The most important thing to say about Hannah Gadsby's stand-up Netflix special, "Nanette," is: Go watch it. Maybe you'll love it, maybe you won't. You may not agree with all of it, but you will chuckle, and your eyes might even get a touch watery. The morning after I watched it, I made a list of reactions/realizations.
Like many people, I cried a little when I watched "Nanette." Not because I have experienced the things Gadsby has experienced--I haven't. And not because I felt sorry for her--I didn't. No, I cried because I recognized the important power of Gadsby's story, and because it made me realize the important power of my own. I cried because of all the times I've used myself as a punchline to make myself more accessible to people. I cried because I realized I chose my occupation partly because I thought it was one of the few places someone like me would not have to worry about poor treatment. I cried because this turns out not to be true. I cried because of the ways I have failed to listen to other people's stories. I cried because of the ways I have failed to tell my own.
2/26/2019 12:07:40 pm
I hear you on a lot of these. I used to tell my story a lot, was completely open in a blog I used to keep up but in the past five or so years I haven't.
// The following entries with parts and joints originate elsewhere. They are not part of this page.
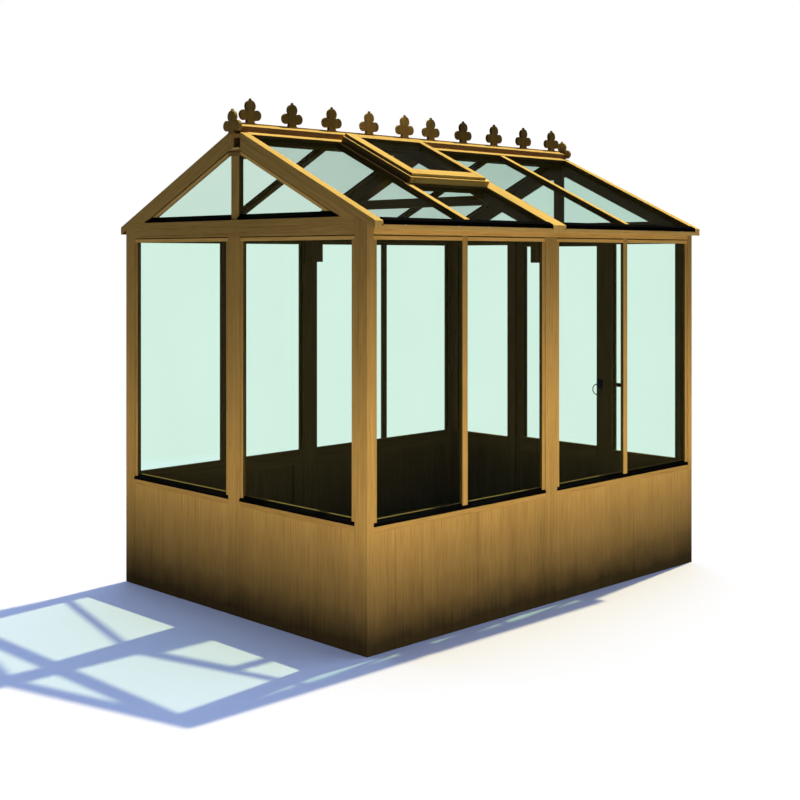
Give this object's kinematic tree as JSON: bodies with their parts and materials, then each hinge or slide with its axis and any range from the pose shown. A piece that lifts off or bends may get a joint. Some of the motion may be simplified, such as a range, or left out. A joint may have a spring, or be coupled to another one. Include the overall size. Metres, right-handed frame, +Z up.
{
  "type": "greenhouse",
  "caption": "Timber-framed glass greenhouse with boarded dwarf walls, a pitched glazed roof with a raised vent, trefoil ridge cresting and a hinged door in the far gable.",
  "frame": {"origin": "middle of the footprint on the ground, midway between the gables and between the long walls", "axes": "+Z up; +Y along the ridge from the plain gable towards the door gable; +X towards the long slope that carries the vent"},
  "size_m": [1.938, 2.485, 2.429],
  "materials": {
    "timber": "satin",
    "black_strip": "matt",
    "glass": "clear",
    "ironwork": "painted black"
  },
  "bodies": {
    "house": {"corner_posts": "timber", "front_mullion": "timber", "door_posts": "timber", "side_centre_posts": "timber", "dwarf_boards": "timber", "dwarf_top_rails": "timber", "dwarf_framing": "timber", "gable_head_rails": "timber", "raked_rails": "timber", "king_posts": "timber", "side_head_rails": "timber", "side_glazing_bars": "timber", "gable_beads": "timber", "side_beads": "timber", "roof_rafters": "timber", "roof_rails": "timber", "roof_glazing_bars": "timber", "vent_kerb": "timber", "vent_sash": "timber", "ridge_capping": "timber", "crest_boards": "timber", "ridge_finials": "timber", "end_finials": "timber", "truss_rafters": "timber", "collar_tie": "timber", "truss_legs": "timber", "door_stops": "timber", "sill_strips": "black_strip", "eaves_strips": "black_strip", "gable_glass": "glass", "side_glass": "glass", "roof_glass": "glass", "vent_glass": "glass", "hinge_fixed_leaves": "ironwork", "hinge_pins": "ironwork", "latch_keep": "ironwork"},
    "door": {"door_stiles": "timber", "door_rails": "timber", "door_boards": "timber", "door_sill_strip": "black_strip", "door_beads": "timber", "door_glass": "glass", "hinge_door_leaves": "ironwork", "door_latch": "ironwork"}
  },
  "joints": [
    {"name": "door_hinge", "type": "hinge", "parent": "house", "child": "door", "pos_m": [-0.33275, 1.236, 0.9], "axis": [0, 0, 1], "range_deg": [0, 100]}
  ]
}
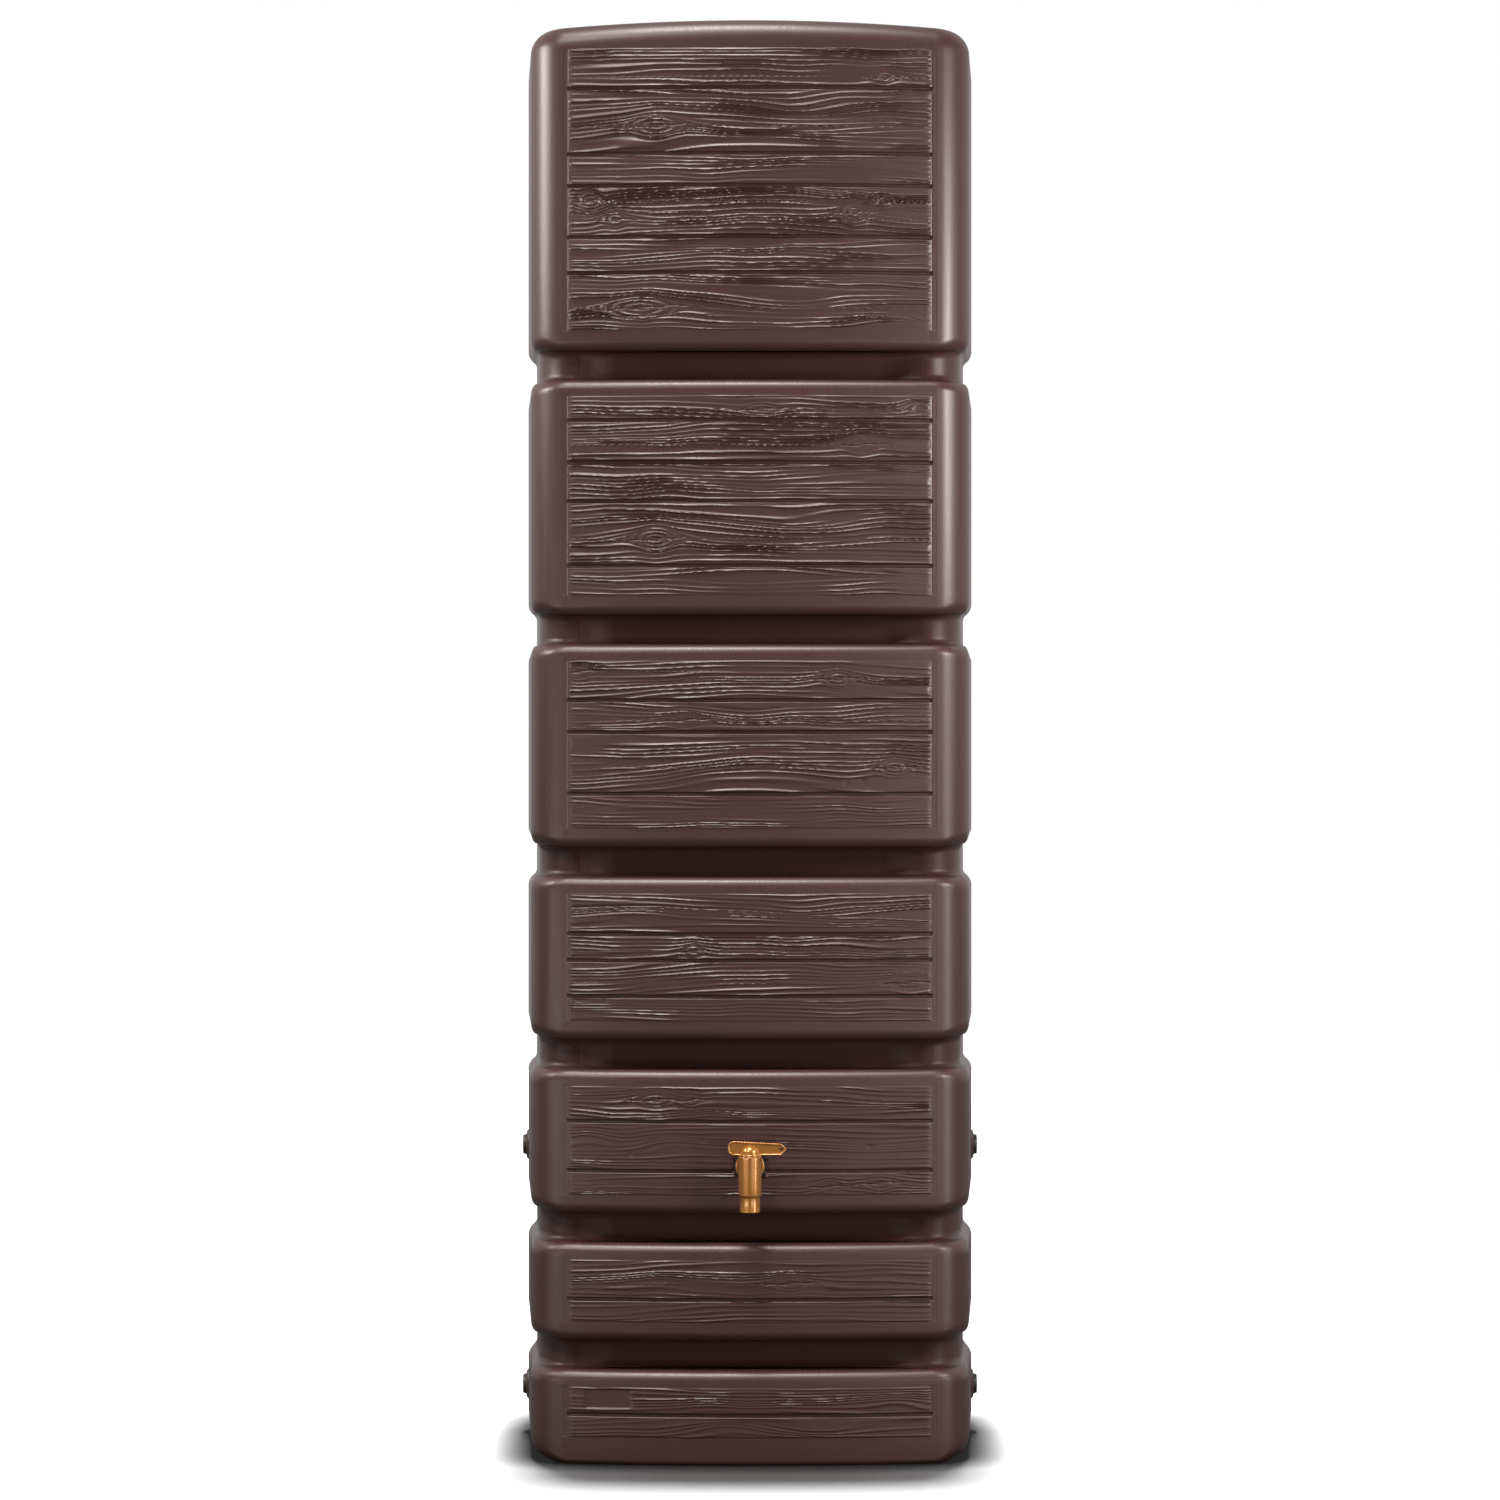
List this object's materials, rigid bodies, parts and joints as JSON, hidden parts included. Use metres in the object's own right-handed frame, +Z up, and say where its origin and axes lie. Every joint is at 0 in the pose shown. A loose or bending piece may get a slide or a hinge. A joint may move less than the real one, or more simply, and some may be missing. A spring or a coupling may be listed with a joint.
{
  "type": "slimline water tank",
  "caption": "Tall slim rainwater tank of stacked blocks with plank-relief panels, waists between them, a quarter-turn tap, plugged side ports and a lift-off lid.",
  "frame": {"origin": "middle of the flat base, on the surface that the tank stands on", "axes": "+Z up; -Y is the front with the planks and the tap; +Y is the flat back that faces a wall; +X is to the right"},
  "size_m": [0.5946, 0.4486, 1.8214],
  "materials": {
    "shell": "satin",
    "lid": "satin",
    "tap": "satin brass-coloured",
    "insert": "machined",
    "plug": "matte",
    "seal": "matte"
  },
  "bodies": {
    "tank": {"tank_body": "shell", "port_insert_left_upper": "insert", "port_seal_left_upper": "seal", "port_plug_left_upper": "plug", "port_insert_right_upper": "insert", "port_seal_right_upper": "seal", "port_plug_right_upper": "plug", "port_insert_left_lower": "insert", "port_seal_left_lower": "seal", "port_plug_left_lower": "plug", "port_insert_right_lower": "insert", "port_seal_right_lower": "seal", "port_plug_right_lower": "plug", "tap_insert": "insert", "tap_seal": "seal", "tap_body": "tap"},
    "valve": {"tap_handle": "tap", "valve_ring_upper": "seal", "valve_ring_lower": "seal"},
    "lid": {"lid": "lid"}
  },
  "joints": [
    {"name": "tap_turn", "type": "hinge", "parent": "tank", "child": "valve", "pos_m": [0, -0.2336, 0.375], "axis": [0, 0, -1], "range_deg": [0, 90]},
    {"name": "lid_lift", "type": "slide", "parent": "tank", "child": "lid", "axis": [0, 0, 1], "range_m": [0, 0.06]}
  ]
}
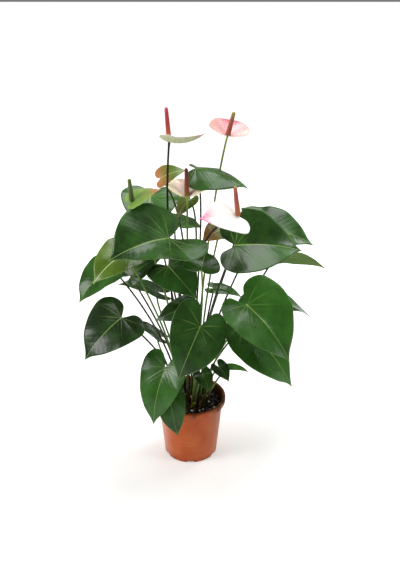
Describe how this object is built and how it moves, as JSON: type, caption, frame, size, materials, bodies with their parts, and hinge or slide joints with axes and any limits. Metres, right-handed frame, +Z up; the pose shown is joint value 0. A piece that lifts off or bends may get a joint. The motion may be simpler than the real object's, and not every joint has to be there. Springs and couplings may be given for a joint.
{
  "type": "potted anthurium",
  "caption": "Flowering anthurium with glossy heart-shaped leaves, pink, white and green spathes on thin stalks, standing in a round terracotta-coloured plastic nursery pot",
  "frame": {"origin": "centre of the pot's foot, on the surface the pot stands on", "axes": "+Z up through the middle of the pot; -Y toward the front, the side the flowers and big leaves face; +X to the right seen from the front"},
  "size_m": [0.468, 0.3405, 0.707],
  "materials": {
    "left_spadix": "matte, finely bumped spadix",
    "left_spathe": "waxy green spathe",
    "green_flower_stalk": "smooth green stalk",
    "middle_spadix": "matte, finely bumped spadix",
    "middle_spathe": "waxy pale peach-pink spathe",
    "top_left_spadix": "matte, finely bumped spadix",
    "top_left_spathe": "waxy cream-green spathe",
    "dark_flower_stalk": "smooth near-black stalk",
    "top_right_spadix": "matte, finely bumped spadix",
    "top_right_spathe": "waxy pink spathe",
    "white_spadix": "matte, finely bumped spadix",
    "white_spathe": "waxy white spathe",
    "green_leaf": "glossy waxed green leaf",
    "leaf_stalk": "smooth green stalk",
    "bronze_leaf": "young bronze leaf, satin",
    "fresh_leaf": "fresh green leaf, underside toward the front",
    "young_leaf": "soft yellow-green young leaf",
    "pot": "moulded terracotta-coloured polypropylene, slightly dusty satin",
    "rootstock": "rough green-brown crown",
    "soil": "damp peat and bark compost, rough"
  },
  "bodies": {
    "root": {"flower_left_spadix": "left_spadix", "flower_left_spathe": "left_spathe", "flower_left_stalk": "green_flower_stalk", "flower_middle_spadix": "middle_spadix", "flower_middle_spathe": "middle_spathe", "flower_middle_stalk": "green_flower_stalk", "flower_top_left_spadix": "top_left_spadix", "flower_top_left_spathe": "top_left_spathe", "flower_top_left_stalk": "dark_flower_stalk", "flower_top_right_spadix": "top_right_spadix", "flower_top_right_spathe": "top_right_spathe", "flower_top_right_stalk": "green_flower_stalk", "flower_white_spadix": "white_spadix", "flower_white_spathe": "white_spathe", "flower_white_stalk": "dark_flower_stalk", "leaf_back_right": "green_leaf", "leaf_back_upper_left_blade": "green_leaf", "leaf_back_upper_left_stalk": "leaf_stalk", "leaf_basal_centre": "green_leaf", "leaf_basal_right": "green_leaf", "leaf_bronze_peach": "bronze_leaf", "leaf_bronze_small": "bronze_leaf", "leaf_bronze_top": "bronze_leaf", "leaf_centre_bright": "green_leaf", "leaf_centre_dark_blade": "green_leaf", "leaf_centre_dark_stalk": "leaf_stalk", "leaf_centre_low_back": "green_leaf", "leaf_far_left_blade": "green_leaf", "leaf_far_left_stalk": "leaf_stalk", "leaf_front_centre_blade": "green_leaf", "leaf_front_centre_stalk": "leaf_stalk", "leaf_front_left_blade": "green_leaf", "leaf_front_left_stalk": "leaf_stalk", "leaf_left_thin": "green_leaf", "leaf_left_under": "green_leaf", "leaf_low_left_back": "green_leaf", "leaf_low_left_blade": "green_leaf", "leaf_low_left_stalk": "leaf_stalk", "leaf_low_right_blade": "green_leaf", "leaf_low_right_stalk": "leaf_stalk", "leaf_mid_right_blade": "green_leaf", "leaf_mid_right_stalk": "leaf_stalk", "leaf_over_rim": "green_leaf", "leaf_rear_centre": "green_leaf", "leaf_rear_left": "green_leaf", "leaf_rear_right": "green_leaf", "leaf_right_back_blade": "green_leaf", "leaf_right_back_stalk": "leaf_stalk", "leaf_right_under": "fresh_leaf", "leaf_small_right": "green_leaf", "leaf_top_centre_blade": "green_leaf", "leaf_top_centre_stalk": "leaf_stalk", "leaf_upper_left_blade": "green_leaf", "leaf_upper_left_stalk": "leaf_stalk", "leaf_upper_right_blade": "green_leaf", "leaf_upper_right_stalk": "leaf_stalk", "leaf_young_left": "young_leaf", "pot": "pot", "rootstock": "rootstock", "soil": "soil"}
  },
  "joints": []
}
I've allowed myself to feel insignificant in that respect. Lately I've been feeling like it might be time to come back to the blog world but I didn't think that people were still doing it these days. Specially other butches like me. Then this afternoon, I typed into a Google search, "butch lesbian blogs" and two came up, yours being one of them. I am happy to see you're still in this space. Thank you for keeping it going and for the encouragement I received when seeing your recent post.